Terraform
Stacks overview
As your infrastructure grows, managing Terraform configurations becomes increasingly complex. Stacks are a powerful configuration layer in HCP Terraform that simplifies managing your infrastructure modules and then repeatedly deploying that infrastructure.
Hands-on: Try out the Deploy a Stack with HCP Terraform tutorial to get started with Stacks quickly.
Stacks replace Terraform's traditional root module structure with a new component-based architecture built on top of your Terraform modules. Stacks let you to provision and coordinate your infrastructure lifecycle at scale, offering an organized and reusable approach that expands upon infrastructure as code (IaC).
Background
Stacks are an alternative way to organize your infrastructure and fundamentally differ from HCP Terraform workspaces. Stacks can exist alongside workspaces in the same project, learn more about the differences and use cases of Stacks and workspaces.
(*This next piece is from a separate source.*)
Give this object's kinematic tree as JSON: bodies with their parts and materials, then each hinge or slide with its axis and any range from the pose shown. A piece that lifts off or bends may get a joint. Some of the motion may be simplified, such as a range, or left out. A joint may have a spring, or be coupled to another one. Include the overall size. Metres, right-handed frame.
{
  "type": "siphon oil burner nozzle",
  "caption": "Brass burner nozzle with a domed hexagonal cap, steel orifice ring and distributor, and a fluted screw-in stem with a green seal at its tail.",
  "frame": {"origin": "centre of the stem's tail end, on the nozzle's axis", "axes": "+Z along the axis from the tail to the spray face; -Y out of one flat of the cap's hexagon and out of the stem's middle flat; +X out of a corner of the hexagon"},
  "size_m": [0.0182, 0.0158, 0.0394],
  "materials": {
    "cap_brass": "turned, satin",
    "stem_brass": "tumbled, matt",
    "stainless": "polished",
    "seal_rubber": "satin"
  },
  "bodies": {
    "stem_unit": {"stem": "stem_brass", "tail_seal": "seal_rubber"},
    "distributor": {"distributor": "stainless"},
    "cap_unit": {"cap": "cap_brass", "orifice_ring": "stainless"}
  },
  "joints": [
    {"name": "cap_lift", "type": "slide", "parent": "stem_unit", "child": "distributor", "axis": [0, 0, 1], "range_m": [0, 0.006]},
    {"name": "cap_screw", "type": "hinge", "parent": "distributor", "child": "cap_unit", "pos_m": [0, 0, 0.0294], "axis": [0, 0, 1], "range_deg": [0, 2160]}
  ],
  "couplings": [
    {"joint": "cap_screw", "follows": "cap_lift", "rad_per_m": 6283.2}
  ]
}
Terraform Stacks enable you to split your Terraform configuration into components and then deploy and manage those components across multiple environments. You can manage the lifecycle of each deployment separately, roll out configuration changes across your deployments, and manage your Stack as a unit in HCP Terraform. When writing a Stack, you codify the entire behavior of your infrastructure lifecycle within version-controlled configuration files.
Each deployment in a Stack represents a group of components that work together, such as a development and production environment. The configuration for each Stack is identical across deployments, and you can customize each deployment with input variables. You can then use HCP Terraform to roll out changes to each of your deployments and keep track of the changes across your environments.
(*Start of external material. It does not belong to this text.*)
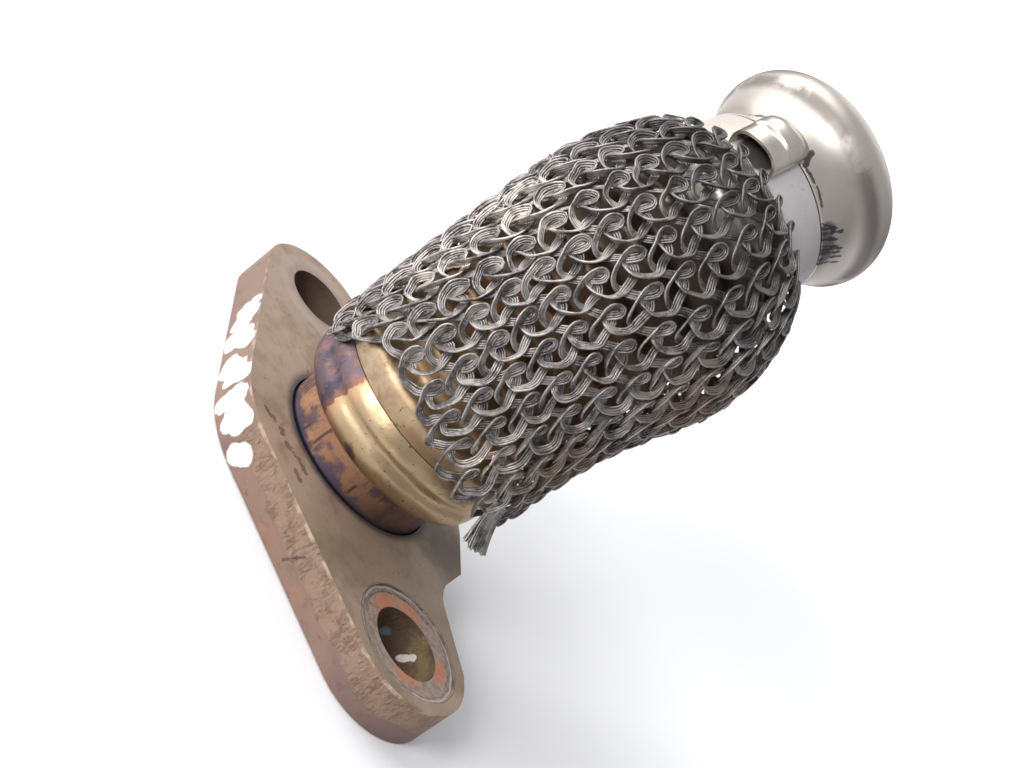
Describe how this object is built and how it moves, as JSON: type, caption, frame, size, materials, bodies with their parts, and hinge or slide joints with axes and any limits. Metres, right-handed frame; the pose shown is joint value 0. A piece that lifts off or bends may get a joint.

If you participated in the Stacks beta, you need to update your configurations to be compatible with the GA release. For details, refer to Update for general availability.
Workflow
Begin creating Stack by making a component configuration file, ending in tfcomponent.hcl
, and filling it with component
blocks. Each component
block includes a Terraform module as its source, and you can configure each component
using the inputs
argument. All of your Stack components share a lifecycle, which you repeatedly deploy together using HCP Terraform.
After configuring your Stack’s components
, you create a separate deployment configuration file to define how you want to repeat its infrastructure. Each deployment in a Stack represents a group of infrastructure that works together. You can define deployment
blocks for your development environments, cloud provider accounts, regions, or whatever your infrastructure calls for.
When ready to deploy your Stack’s infrastructure, you can create a Stack in HCP Terraform to deploy. You can further manage your deployment runs by defining deployment group orchestration rules to automatically approve deployment runs that meet certain conditions.
Primary workflow
The overall process for managing your infrastructure using Stacks consists of the following steps.
Design a Stack
Consider your current infrastructure lifecycle and how the pieces interact with each other. Then, determine how to break down your infrastructure into components and think about how you want to deploy the infrastructure your Stack describes. Refer to Design a Stack to learn more.
Write a component configuration
Configure and define your Stack in a <NAME>.tfcomponent.hcl
file. To define a Stack, add and configure component
blocks, each representing an individual Terraform module. Refer to Define configuration to learn more.
Stacks declare providers in a different workflow than in traditional Terraform configurations, refer to Declare providers to learn more. Stacks also have their own way of authenticating with providers, refer to Authenticate a Stack for details.
Define deployments
With your component configuration file complete, the next step is to define how you want to deploy your Stack. Create a <NAME>.tfdeploy.hcl
file defining how HCP Terraform should deploy your Stack’s infrastructure.
In Stacks, deployments let you replicate infrastructure across multiple environments, regions, accounts, or however your infrastructure requires. Each deployment has an isolated state file, ensuring that changes in one deployment do not affect others.
Refer to Define deployment configuration to learn more.
Deployment groups
You can manually assign deployments to deployment groups, or HCP Terraform automatically creates a new deployment group for any deployments you define. Deployment groups let you enforce rules on the deployments within the group. To learn more, refer to Set conditions for deployment runs.
Deploy
After fully configuring your Stack, use HCP Terraform to deploy your Stack’s infrastructure. Refer to Create a Stack to learn more.
Guidance
Stacks are useful when managing complex, multi-environment infrastructures where consistency and reusability are crucial. Refer to Stack use cases for inspiration on situations where Stacks are particularly well suited.
Constraints and limitations
Stacks have the following constraints:
- Each Stack currently supports a maximum of 20 deployments, which may limit scalability for large environments.
- Stack deployment groups currently support only one deployment per group.
- Each Stack supports up to 100 components.
- Each Stack supports up to 10,000 resources.